Goal: Every line in the listing below from the one with "What OpenSCAD source" through the one with "the base's underside." is to be reproduced exactly, both ends included; leave out the rest.

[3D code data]
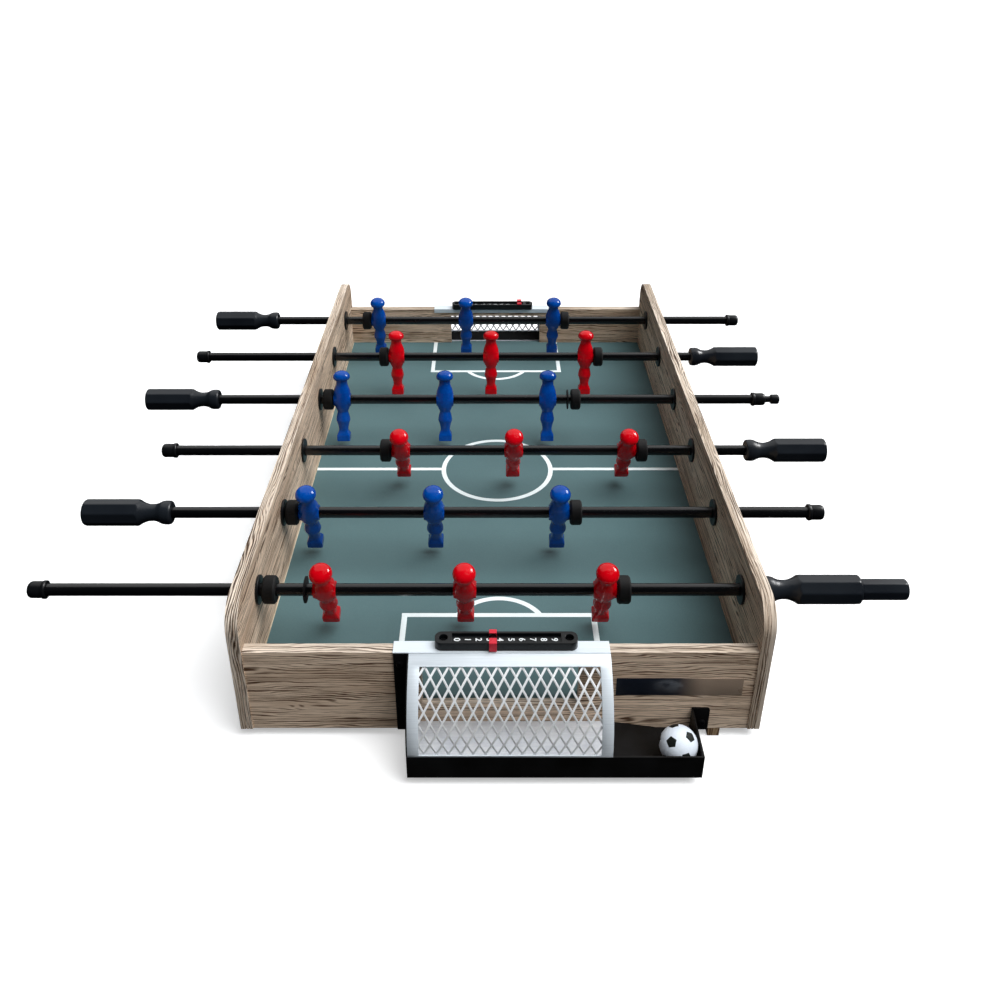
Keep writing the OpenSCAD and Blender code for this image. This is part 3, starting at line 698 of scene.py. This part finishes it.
DIGIT_ZERO, DIGIT_PITCH, RECESS = -30.9 * MM, 7.74 * MM, 2.2 * MM


def digit_part(digit):
    """Points and faces of a raised digit, lying flat and centred on the origin."""
    curve = bpy.data.curves.new("digit", "FONT")
    curve.body = str(digit)
    curve.size = 6.4 * MM
    curve.extrude = 0.08 * MM
    curve.offset = 0.07 * MM
    curve.resolution_u = 6
    text = bpy.data.objects.new("digit", curve)
    bpy.context.scene.collection.objects.link(text)
    bpy.context.view_layer.update()
    mesh = text.to_mesh()
    points = np.array([v.co for v in mesh.vertices])
    points[:, :2] -= (points[:, :2].min(0) + points[:, :2].max(0)) / 2
    faces = [tuple(f.vertices) for f in mesh.polygons]
    text.to_mesh_clear()
    bpy.data.objects.remove(text)
    return [tuple(p) for p in points], faces


def make_scorer(end):
    node = end + "_scorer"
    dress(PLASTIC_BLACK, node)
    soften(node, 0.4 * MM)
    low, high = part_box("near_scorer")
    parts = []
    for digit in range(10):
        spot = Vector((DIGIT_ZERO + digit * DIGIT_PITCH, (low.y + high.y) / 2, high.z - RECESS + 0.05 * MM))
        turn = Matrix.Rotation(math.radians(-90), 4, "Z")
        parts.append(moved(digit_part(digit), Matrix.Translation(spot) @ turn))
    verts, faces = joined(parts)
    if end == "far":
        verts = [(-x, -y, z) for x, y, z in verts]
    place(add_mesh(end + "_score_digits", verts, faces, DIGIT_WHITE), "table", "ball_plastic")
    dress(MARKER_RED, end + "_score_marker")
    soften(end + "_score_marker", 0.35 * MM)


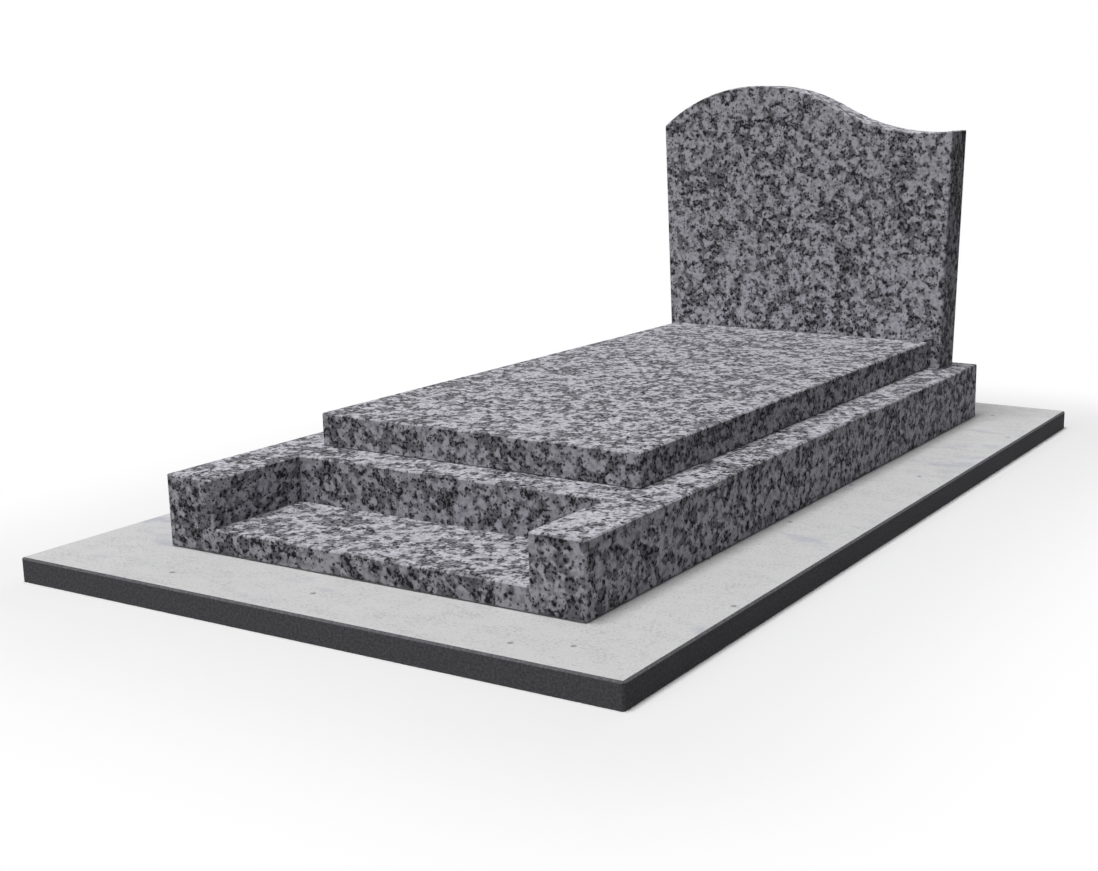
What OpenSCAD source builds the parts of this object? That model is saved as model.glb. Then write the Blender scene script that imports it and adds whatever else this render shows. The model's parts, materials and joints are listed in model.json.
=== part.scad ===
// Granite tomb: a flat tomb slab on a granite kerb with an open planter recess at its foot, and an
// upright headstone with a wave-shaped top at its head. It stands on a one-piece concrete base that
// is open over the grave. Millimetres, +Z up, and the foot of the tomb faces -Y.
// Origin: the centre of the base's underside.

/* [Base] */
// Width of the base that shows all round the kerb
base_margin = 200; // [100:10:400]
// Thickness of the base
base_t = 50; // [40:5:150]
// Chamfer cast along the base's top edges and upright corners
base_chamfer = 4; // [2:1:10]
// Ledge between the kerb's inner faces and the edge of the opening over the grave
grave_ledge = 30; // [10:5:60]

/* [Kerb] */
// Width over both rails
kerb_w = 1000; // [800:10:1200]
// Length of the rails
kerb_l = 2000; // [1600:10:2400]
// Height of the kerb's top above the base
kerb_h = 150; // [100:5:300]
// Thickness of each side rail
rail_t = 120; // [80:5:200]

/* [Planter recess] */
// Depth of the recess, from the kerb's front to the front crosspiece
recess_d = 250; // [150:10:500]
// Height of the recess floor above the base
recess_floor_h = 50; // [30:5:80]
// Strip of the front crosspiece's top that shows between the recess and the slab
crosspiece_show = 95; // [40:5:200]

/* [Tomb slab] */
// Thickness of the slab
slab_t = 70; // [40:5:120]
// How far each side of the slab bears on its rail
side_bearing = 20; // [15:1:40]
// How far each end of the slab bears on its crosspiece
end_bearing = 25; // [15:1:60]

/* [Headstone] */
// Distance from each side of the kerb to the headstone's foot, before the shift
stone_margin = 75; // [30:5:150]
// How far the headstone stands to the right of the middle
stone_shift = 10; // [-20:5:20]
// Distance from the back of the kerb to the back of the headstone
stone_back_gap = 20; // [0:5:60]
// Thickness of the headstone
stone_t = 105; // [80:5:150]
// Lean of each side of the headstone, upwards and outwards, in degrees
stone_lean = 1.65; // [0:0.05:3]
// Height of the crest, the top of the wave, above the headstone's foot
crest_h = 759; // [600:1:1000]
// Radius of the crest's convex arc
crest_r = 477; // [420:1:560]
// Distance of the crest to the left of the headstone's middle
crest_left = 134; // [100:1:180]
// Drop from the crest to the lowest point of the dip
wave_drop = 123; // [80:1:160]
// Distance of the dip's lowest point to the right of the headstone's middle
dip_right = 358; // [320:1:400]

/* [Arrises and joints] */
// Width of the arris ground along the granite's exposed edges
arris = 3; // [1:0.5:6]
// Thickness of the mortar beds under the kerb pieces and the recess floor
bed_t = 3; // [2:1:15]
// Set-back of a mortar bed from the faces of the piece on it
bed_inset = 5; // [3:1:15]
// Thickness of the sealant between the kerb, the slab and the headstone
seal_t = 2; // [1:0.5:5]
// Set-back of the sealant from the edges of its joint
seal_inset = 3; // [2:1:6]

/* [Stainless fixings] */
// Diameter of the two dowels that hold the headstone
dowel_d = 16; // [10:1:25]
// Depth of a dowel in the crosspiece under it, and in the headstone
dowel_depth = 55; // [40:5:80]
// Distance between the dowels
dowel_spacing = 500; // [200:10:600]
// Room for resin around a dowel and above it
dowel_gap = 1; // [0.5:0.5:3]
// Length of each leg of a corner bracket
bracket_leg = 50; // [30:5:70]
// Height of a corner bracket
bracket_h = 60; // [40:5:90]
// Thickness of a corner bracket
bracket_t = 4; // [3:1:8]

/* [Hidden] */
$fn = 240;
// How far a cutter runs past the face that it cuts
over = 1;
granite = "#8e8e93";
concrete = "#cdcdcd";
mortar = "#b3b0a8";
sealant = "#77777b";
stainless = "#c0c2c4";

// Heights
kerb_foot = base_t + bed_t;
kerb_top = base_t + kerb_h;
floor_top = base_t + recess_floor_h;
slab_foot = kerb_top + seal_t;
slab_top = slab_foot + slab_t;
stone_foot = kerb_top + seal_t;

// Places across the tomb, from the middle
kerb_side = kerb_w / 2;
rail_inner = kerb_side - rail_t;
slab_side = rail_inner + side_bearing;
stone_w = kerb_w - 2 * stone_margin;

// Places along the tomb, from foot to head
kerb_front = -kerb_l / 2;
kerb_back = kerb_l / 2;
recess_back = kerb_front + recess_d;
slab_front = recess_back + crosspiece_show;
cavity_front = slab_front + end_bearing;
stone_back = kerb_back - stone_back_gap;
stone_front = stone_back - stone_t;
slab_back = stone_front - seal_t;
cavity_back = slab_back - end_bearing;

// The wave: a convex crest arc and a concave dip arc, which meet on the line through their centres,
// so that they run into each other with no kink. That fixes the dip's radius and the line's lean.
wave_run = crest_left + dip_right;
dip_r = (wave_run * wave_run + wave_drop * wave_drop) / (2 * wave_drop) - crest_r;
crest_centre_h = crest_h - crest_r;
dip_centre_h = crest_h - wave_drop + dip_r;
join_lean = atan2(wave_run, crest_r + dip_r - wave_drop);

// Fixings
dowel_foot = kerb_top - dowel_depth;
dowel_l = 2 * dowel_depth + seal_t;
bracket_foot = (kerb_foot + kerb_top - bracket_h) / 2;

// ---------- forms that several pieces share ----------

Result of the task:
What OpenSCAD source builds the parts of this object? That model is saved as model.glb. Then write the Blender scene script that imports it and adds whatever else this render shows. The model's parts, materials and joints are listed in model.json.
=== part.scad ===
// Granite tomb: a flat tomb slab on a granite kerb with an open planter recess at its foot, and an
// upright headstone with a wave-shaped top at its head. It stands on a one-piece concrete base that
// is open over the grave. Millimetres, +Z up, and the foot of the tomb faces -Y.
// Origin: the centre of the base's underside.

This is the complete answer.